= Hugh Boyville =

Member of the Parliament of England

Hugh Boyville was a landowner who held a number of public offices and served as a Member of Parliament for Rutland in 1439-40 and 1447.

==Background and family==
The Boyville (Bovile, Boyvile, Boyvill, Boyvyle) family is recorded at Stockerston, Leicestershire as early as the thirteenth century. Although in a different county, Stockerston is only a few miles from Ridlington, where Hugh Boyville lived.

There is a strong reason to believe that Hugh was a son of Sir Thomas Boyville (c.1370-1401) of Stockerston and his wife Elizabeth Walsh, as in 1439 John Boyville and Hugh Boyville were described as kinsmen to Thomas Walsh, a lunatic, when they were granted custody of his lands and person; Thomas Walsh was a brother of Thomas Boyville's wife Elizabeth. If Hugh was indeed a brother of John, he would have been his younger brother, as John was identified as Thomas’ heir in the inquisition post mortem that followed his death.

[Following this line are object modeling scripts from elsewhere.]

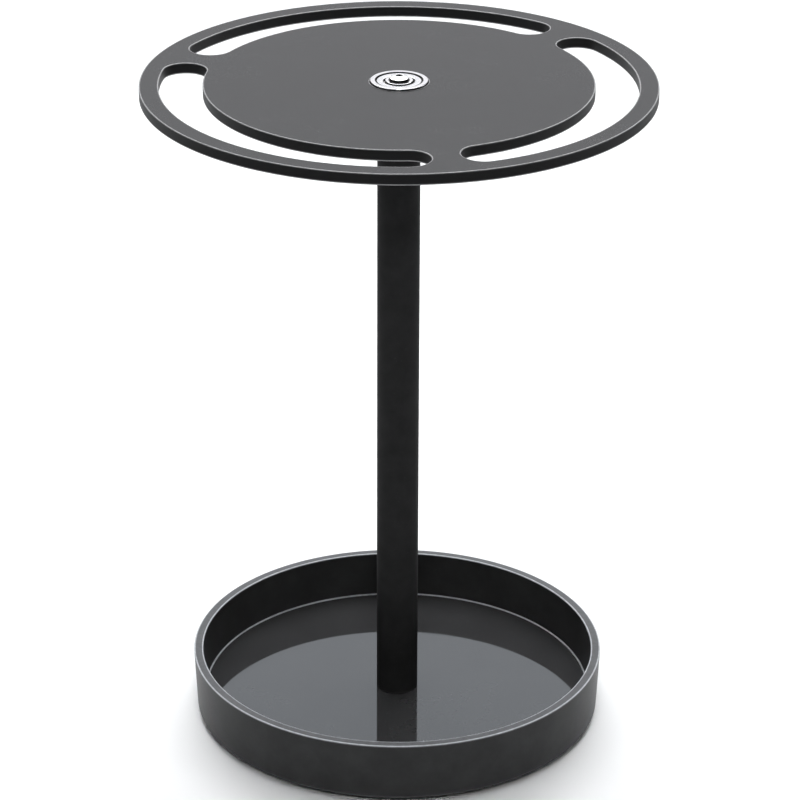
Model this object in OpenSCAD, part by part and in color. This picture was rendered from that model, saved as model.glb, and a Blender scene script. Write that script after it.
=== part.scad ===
// Countertop eyeglass rack: a slotted carousel plate that turns on a flanged ball
// bearing, a slim tubular post, and a round catch tray with a gloss floor.
// Frame: origin at the centre of the footprint, on the surface the rack stands on.
// +Z runs up the post, and -Y faces the viewer. All sizes are in millimetres.

/* [Display plate] */
// Diameter of the plate
plate_d = 225; // [210:1:250]
// Thickness of the plate
plate_t = 5; // [5:0.5:5.5]
// Height of the plate's top face above the table
plate_top_z = 307.4; // [250:0.2:340]
// Width of the outer ring that glasses hang on
ring_w = 8.5; // [7:0.5:12]
// Width of each curved slot
slot_w = 19; // [14:0.5:22]
// Narrowest width of a bridge between two slots
bridge_w = 12.8; // [9:0.2:20]
// Number of slots, with one bridge between each two
slot_n = 3; // [2:1:5]
// Direction of the first bridge, measured from +X
bridge_a = -78; // [-180:1:180]
// Chamfer on the plate's outer edges
plate_edge = 0.4; // [0.2:0.1:0.8]

/* [Bearing] */
// Bore of the bearing
bearing_bore = 8; // [8:1:8]
// Outer diameter of the bearing body
bearing_od = 22; // [22:1:22]
// Width of the bearing
bearing_w = 7; // [7:0.5:7]
// Diameter of the bearing's flange
flange_d = 25; // [24:0.5:26]
// Thickness of the bearing's flange
flange_t = 1.5; // [1.3:0.1:1.6]
// How far the flange is let into the plate
flange_sink = 0.8; // [0.4:0.1:0.9]
// Ball diameter
ball_d = 3.969; // [3.9:0.001:4.0]
// Number of balls
ball_n = 7; // [6:1:7]
// Diameter of the circle through the ball centres
pitch_d = 15; // [15:0.1:15]

/* [Hub] */
// Diameter of the pivot screw's domed head
pivot_head_d = 8.4; // [8.2:0.1:9]
// Height of the pivot screw's head at its middle
pivot_head_h = 2.3; // [2.2:0.1:2.8]
// Height of the straight side of the pivot screw's head
pivot_side_h = 1.1; // [0.6:0.1:1.2]
// Thickness of the spacer under the inner race
spacer_t = 0.8; // [0.7:0.1:1.5]
// Length of the pivot screw under its head
pivot_screw_l = 20; // [16:1:22]

/* [Post] */
// Outer diameter of the post
post_d = 19; // [17:0.5:20]
// Wall thickness of the post
post_wall = 1.2; // [1:0.1:1.5]
// Length of each plug inside the post
plug_l = 18; // [15:1:30]

/* [Tray] */
// Outer diameter of the tray at its rim
tray_d = 189.6; // [170:0.2:210]
// Outer diameter of the tray at its foot
tray_foot_d = 187; // [168:0.2:208]
// Height of the tray from its underside to its rim
tray_h = 27.6; // [18:0.2:40]
// Wall thickness of the tray
tray_wall = 4.3; // [3:0.1:6]
// Thickness of the tray's moulded floor
tray_floor = 3.5; // [3.2:0.1:5]
// Thickness of the gloss floor disc
insert_t = 2; // [1.5:0.5:3]

/* [Feet] */
// Diameter of each foot
foot_d = 12; // [8:1:16]
// How far each foot stands below the tray
foot_h = 3; // [2.8:0.1:5]
// Radius of the circle that the feet stand on
foot_r = 78; // [40:1:80]

/* [Hidden] */

fine = 240;   // facets on the big round parts
mid = 96;     // facets on the small round parts

plate_r = plate_d / 2;
plate_z = plate_top_z - plate_t;
slot_r = plate_r - ring_w - slot_w / 2;                    // middle of the slots
slot_end = (bridge_w / 2 + slot_w / 2) / slot_r * 180 / PI; // bridge centre to slot end centre
slot_span = 360 / slot_n - 2 * slot_end;

flange_z = plate_top_z - flange_sink;   // seat of the flange in the plate
sink_r = flange_d / 2 + 0.4;
bear_top = flange_z + flange_t;
bear_z = bear_top - bearing_w;
pitch_r = pitch_d / 2;
ball_z = bear_z + bearing_w / 2;
groove_r = ball_d / 2 + 0.06;     // race groove, a little larger than the ball
inner_land_r = 6.05;
outer_land_r = 8.95;
seat_r = 10;                      // recess in the outer race that holds the lower shield
top_seat_r = 10.45;               // the same, for the upper shield inside the flange
seat_h = 0.9;
shield_in = 6.42;
top_shield_in = 6.75;
m5_r = 2.47;                      // both screws
m5_clear_r = 2.65;
shield_deep = 0.35;               // shield face below the race face
shield_t = 0.3;

post_top = bear_z - spacer_t;     // top of the upper plug
plug_lip = 1.2;
plug_r = post_d / 2 - post_wall;

tray_z = foot_h;
disc_z = tray_z + tray_floor;
post_z = disc_z + insert_t;
tray_r = tray_d / 2;
tray_foot_r = tray_foot_d / 2;
wall_lean = (tray_r - tray_foot_r) / tray_h;
inner_foot_r = tray_foot_r - tray_wall + wall_lean * tray_floor;
pocket_r = 10;
pocket_h = 1.6;
base_washer_t = 1.2;
base_head_z = tray_z + pocket_h - base_washer_t;   // seat of the base screw's head
base_screw_l = 20;

black = [0.055, 0.055, 0.06];
steel = [0.78, 0.79, 0.8];
zinc = [0.62, 0.64, 0.66];

// A ring with a rectangular section, from z0 to z1
module ring(r0, r1, z0, z1, n = mid)
  rotate_extrude($fn = n) translate([r0, z0]) square([r1 - r0, z1 - z0]);

// A curved slot tool with round ends, from angle a, running through z0 to z1
module slot_tool(a, z0, z1) {
  rotate([0, 0, a])
    rotate_extrude(angle = slot_span, $fn = fine)
      translate([slot_r - slot_w / 2, z0]) square([slot_w, z1 - z0]);
  for (e = [a, a + slot_span])
    rotate([0, 0, e]) translate([slot_r, 0, z0])
      cylinder(d = slot_w - 0.04, h = z1 - z0, $fn = mid);   // just clear of a tangent seam
}

// A button head: a straight rim and a low dome with a hexagon socket, seat at z = 0
module button_head(d, h, rim, hex, deep) {
  cap = h - rim;
  big = (d * d / 4 + cap * cap) / (2 * cap);
  difference() {
    intersection() {
      cylinder(d = d, h = h, $fn = mid);
      translate([0, 0, h - big]) sphere(r = big, $fn = mid);
    }
    translate([0, 0, h - deep]) cylinder(d = hex / cos(30), h = deep + 1, $fn = 6);
  }
}

module top_plate() color(black) difference() {
  rotate_extrude($fn = fine) polygon([
    [bearing_od / 2, plate_z], [plate_r - plate_edge, plate_z],
    [plate_r, plate_z + plate_edge], [plate_r, plate_top_z - plate_edge],
    [plate_r - plate_edge, plate_top_z], [sink_r, plate_top_z],
    [sink_r, flange_z], [bearing_od / 2, flange_z]]);
  for (i = [0 : slot_n - 1])
    slot_tool(bridge_a + slot_end + i * 360 / slot_n, plate_z - 1, plate_top_z + 1);
}

module bearing_outer_race() color(steel) rotate_extrude($fn = mid) difference() {
  polygon([
    [outer_land_r, bear_z + seat_h], [seat_r, bear_z + seat_h], [seat_r, bear_z],
    [bearing_od / 2 - 0.3, bear_z], [bearing_od / 2, bear_z + 0.3],
    [bearing_od / 2, flange_z], [flange_d / 2, flange_z],
    [flange_d / 2, bear_top - 0.3], [flange_d / 2 - 0.3, bear_top],
    [top_seat_r, bear_top], [top_seat_r, bear_top - seat_h], [outer_land_r, bear_top - seat_h]]);
  translate([pitch_r, ball_z]) circle(r = groove_r, $fn = mid);
}

module bearing_inner_race() color(steel) rotate_extrude($fn = mid) difference() {
  translate([bearing_bore / 2, bear_z]) square([inner_land_r - bearing_bore / 2, bearing_w]);
  translate([pitch_r, ball_z]) circle(r = groove_r, $fn = mid);
}

module bearing_balls() color(steel)
  for (i = [0 : ball_n - 1])
    rotate([0, 0, i * 360 / ball_n]) translate([pitch_r, 0, ball_z])
      sphere(d = ball_d, $fn = 48);

module bearing_cage() color(zinc) difference() {
  ring(6.65, 8.35, ball_z - 2.45, ball_z + 2.45);
  for (i = [0 : ball_n - 1])
    rotate([0, 0, i * 360 / ball_n]) translate([pitch_r, 0, ball_z])
      sphere(d = ball_d + 0.24, $fn = 48);
}

// A pressed shield: a flat ring with a lower outer foot; side is 1 for the top, -1 for the bottom
module shield(side) {
  face = side > 0 ? bear_top : bear_z;
  rin = side > 0 ? top_shield_in : shield_in;
  rout = side > 0 ? top_seat_r : seat_r;
  rotate_extrude($fn = mid) polygon([for (p = [
      [rin, shield_deep], [rout - 0.5, shield_deep], [rout - 0.5, 0.7],
      [rout, 0.7], [rout, seat_h], [rout - 0.8, seat_h],
      [rout - 0.8, shield_deep + shield_t], [rin, shield_deep + shield_t]])
    [p[0], face - side * p[1]]]);
}

module bearing_top_shield() color(steel) shield(1);

module bearing_bottom_shield() color(steel) shield(-1);

module bearing_bush() color(zinc)
  ring(m5_clear_r, bearing_bore / 2, bear_z, bear_top - 0.1);

module pivot_screw() color(steel) {
  translate([0, 0, bear_top])
    button_head(pivot_head_d, pivot_head_h, pivot_side_h, 3, 1.4);
  translate([0, 0, bear_top - pivot_screw_l]) cylinder(r = m5_r, h = pivot_screw_l, $fn = mid);
}

module hub_spacer() color(zinc) ring(m5_clear_r, 6, post_top, bear_z);

module post_top_plug() color(zinc) difference() {
  union() {
    translate([0, 0, post_top - plug_lip])
      cylinder(d = post_d - 0.4, h = plug_lip, $fn = mid);
    translate([0, 0, post_top - plug_lip - plug_l])
      cylinder(r = plug_r, h = plug_l, $fn = mid);
  }
  translate([0, 0, post_top - plug_lip - plug_l - 1])
    cylinder(r = m5_r + 0.03, h = plug_l + plug_lip + 2, $fn = mid);
}

module post_tube() color(black)
  ring(plug_r, post_d / 2, post_z, post_top - plug_lip);

module post_bottom_plug() color(zinc) difference() {
  translate([0, 0, post_z]) cylinder(r = plug_r, h = plug_l, $fn = mid);
  translate([0, 0, post_z - 1]) cylinder(r = m5_r + 0.03, h = plug_l + 2, $fn = mid);
}

module tray() color(black) difference() {
  rotate_extrude($fn = fine) polygon([
    [2.75, tray_z + pocket_h], [pocket_r, tray_z + pocket_h], [pocket_r, tray_z],
    [tray_foot_r - 0.8, tray_z], [tray_foot_r + wall_lean * 0.8, tray_z + 0.8],
    [tray_r - wall_lean * 0.6, tray_z + tray_h - 0.6], [tray_r - 0.6, tray_z + tray_h],
    [tray_r - tray_wall + 0.6, tray_z + tray_h],
    [tray_r - tray_wall - wall_lean * 0.6, tray_z + tray_h - 0.6],
    [inner_foot_r, disc_z], [2.75, disc_z]]);
  for (i = [0 : 3])
    rotate([0, 0, 45 + 90 * i]) translate([foot_r, 0, tray_z - 1])
      cylinder(d = foot_d + 0.2, h = 1.5, $fn = mid);
}

module tray_floor_disc() color([0.02, 0.02, 0.025])
  ring(2.75, inner_foot_r - 0.3, disc_z, disc_z + insert_t, fine);

module base_washer() color(zinc) ring(m5_clear_r, 7.5, base_head_z, base_head_z + base_washer_t);

module base_screw() color(zinc) {
  translate([0, 0, base_head_z]) mirror([0, 0, 1]) button_head(9.5, 2.75, 0.6, 3, 1.6);
  translate([0, 0, base_head_z]) cylinder(r = m5_r, h = base_screw_l, $fn = mid);
}

module rubber_feet() color([0.09, 0.09, 0.09])
  for (i = [0 : 3])
    rotate([0, 0, 45 + 90 * i]) translate([foot_r, 0, 0])
      rotate_extrude($fn = mid) polygon([[0, 0], [foot_d / 2 - 0.6, 0], [foot_d / 2, 0.6],
        [foot_d / 2, foot_h + 0.5], [0, foot_h + 0.5]]);

top_plate();
bearing_outer_race();
bearing_inner_race();
bearing_balls();
bearing_cage();
bearing_top_shield();
bearing_bottom_shield();
bearing_bush();
pivot_screw();
hub_spacer();
post_top_plug();
post_tube();
post_bottom_plug();
tray();
tray_floor_disc();
base_washer();
base_screw();
rubber_feet();
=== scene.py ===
import math

import bmesh
import bpy
from mathutils import Matrix, Vector
from mathutils.geometry import delaunay_2d_cdt


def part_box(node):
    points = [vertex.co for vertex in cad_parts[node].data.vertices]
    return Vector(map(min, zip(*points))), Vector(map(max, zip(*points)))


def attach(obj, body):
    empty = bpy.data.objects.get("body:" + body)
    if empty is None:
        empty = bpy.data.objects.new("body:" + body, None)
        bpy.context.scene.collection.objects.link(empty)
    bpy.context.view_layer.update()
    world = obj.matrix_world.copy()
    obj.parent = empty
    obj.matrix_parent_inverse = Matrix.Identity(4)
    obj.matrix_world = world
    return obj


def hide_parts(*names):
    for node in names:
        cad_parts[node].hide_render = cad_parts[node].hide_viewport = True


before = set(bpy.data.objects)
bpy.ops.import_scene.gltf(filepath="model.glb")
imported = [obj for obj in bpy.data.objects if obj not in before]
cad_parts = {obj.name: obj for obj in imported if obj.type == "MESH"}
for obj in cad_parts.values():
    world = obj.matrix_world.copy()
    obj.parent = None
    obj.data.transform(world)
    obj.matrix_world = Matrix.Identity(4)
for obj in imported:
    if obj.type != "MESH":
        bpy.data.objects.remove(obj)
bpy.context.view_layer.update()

MM = 0.001

# ---------------------------------------------------------------- sizes from the CAD frame


def span(node):
    lo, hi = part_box(node)
    return lo, hi


plate_lo, plate_hi = span("top_plate")
PLATE_R = (plate_hi[0] - plate_lo[0]) / 2
PLATE_R = max(PLATE_R, (plate_hi[1] - plate_lo[1]) / 2)
PLATE_R = round(PLATE_R / MM * 2) / 2 * MM          # the CAD mesh's facets fall just inside
PLATE_Z0, PLATE_Z1 = plate_lo[2], plate_hi[2]
RING_W, SLOT_W, BRIDGE_W = 8.5 * MM, 19.0 * MM, 12.8 * MM
SLOT_R = PLATE_R - RING_W - SLOT_W / 2
SLOT_END = (BRIDGE_W / 2 + SLOT_W / 2) / SLOT_R       # bridge centre to slot end centre, radians
BRIDGE_A = math.radians(-78)

race_lo, race_hi = span("bearing_outer_race")
BEAR_Z0, BEAR_Z1 = race_lo[2], race_hi[2]
tube_lo, tube_hi = span("post_tube")
tray_lo, tray_hi = span("tray")
disc_lo, disc_hi = span("tray_floor_disc")
screw_lo, screw_hi = span("pivot_screw")
bscrew_lo, bscrew_hi = span("base_screw")
bwash_lo, bwash_hi = span("base_washer")
feet_lo, feet_hi = span("rubber_feet")

# ---------------------------------------------------------------- mesh tools


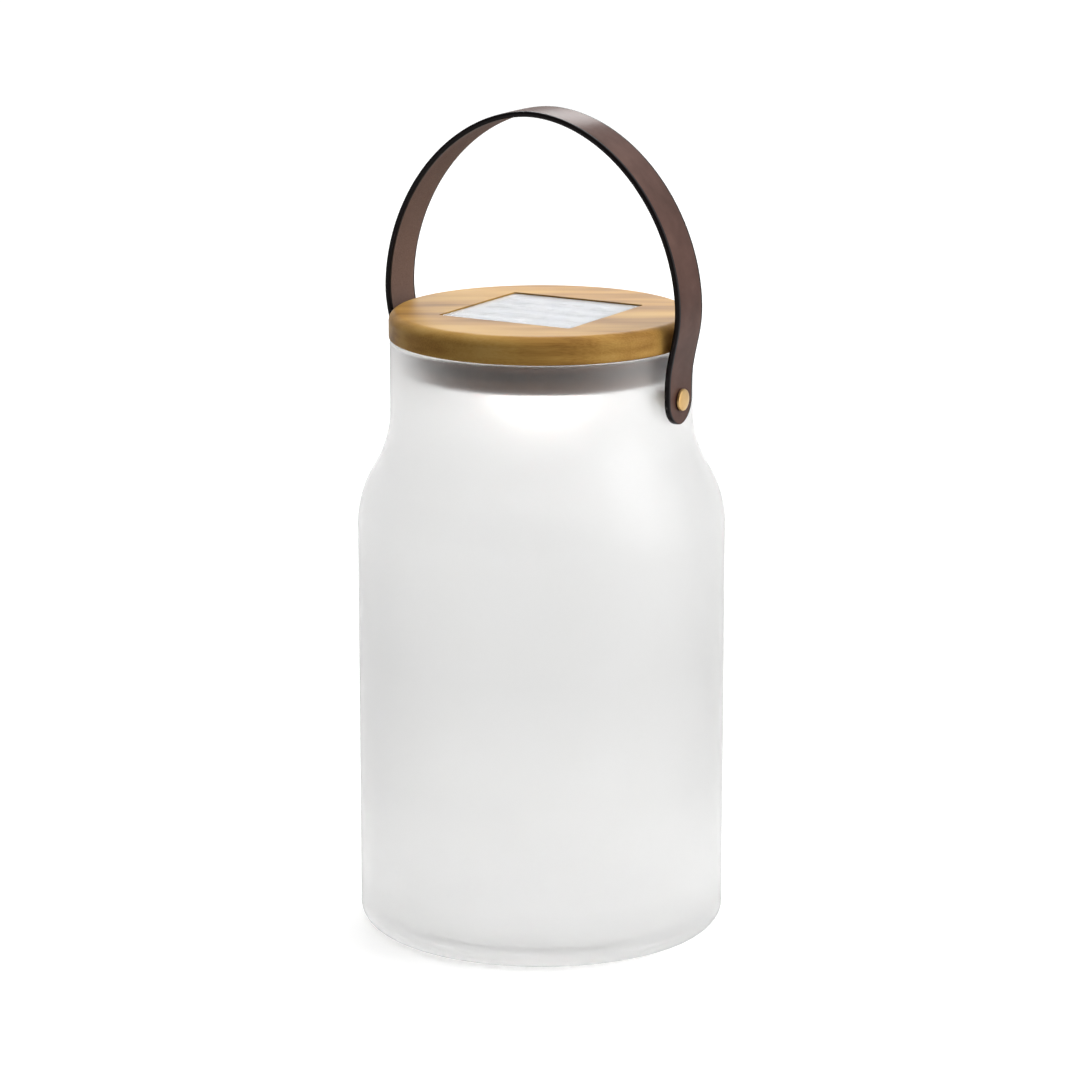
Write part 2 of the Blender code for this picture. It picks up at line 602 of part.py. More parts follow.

This being so, Hugh would have been born between John's birth in 1391 and shortly after their father's death in December 1401. Alternatively Hugh may have been John's son, as The History of Parliament estimates Hugh's year of birth as 1410, but does not explain the reasoning for that estimate.

Details of Hugh's marriage were provided as evidence in litigation relating to property that took place in 1486 between his son William and John Norwich of Brampton Dingley. The evidence submitted in connection with that case stated that Hugh married, as her second husband, Alice who was a daughter of Richard Christian and sister and heir of his son who was also named Richard Christian.

Hugh's offspring included at least two sons:
- William – living in 1486.
- Richard – who received the Manor of Little Oxendon from his father Hugh Boyvile of Ridlington, Rutland.

It is not known how many times Hugh was married; of his two sons only William is specifically identified as a son of Alice Christian.

Hugh died at some stage between the regnal year 7 Henry VI (i.e. 1467-8), when he transferred the manor of Little Oxendon to his son Richard, and 1486 when his son William claimed to have inherited property from his father. The relevant volume of the History of Parliament mistakenly estimates Hugh's death as taking place about 1465 without stating why that year was proposed.

==Career==
Offices that Hugh held included Sheriff of Rutland in 1437 and 1449 and Justice of the Peace for Rutland from 1437 to 1459. Hugh's alleged activities during his second term as sheriff gave rise to a petition to the House of Commons submitted by Agnes Bermythier. She stated that her husband Thomas Bermythier had been murdered on 19 October 1449 by a group of armed men procured by Sir Laurence Berkeley, Thomas Berkeley and Hugh Boyvil, then Sheriff of Rutland. She also alleged that Hugh empanelled a biased jury when the matter came before the justices of the peace and that Thomas Berkeley prevented her from suing and still threatened her. Agnes requested the Commons to ask the King that she might be able to sue her appeal against the men concerned. The final outcome of this case is not known.

Hugh Boyvyle of Ridlington was one of the two Members of Parliament for Rutland in 1439-40 and 1447.

==Property==
Property that Hugh held or had claim to included:
- Manor of Little Oxendon, Northamptonshire – which Bridges records Hugh transferred to his son Richard in 1467-8.
- The manor of Naseby and land at Little Bowden and Great Oxendon, which his son William claimed in 1486 to have inherited from him.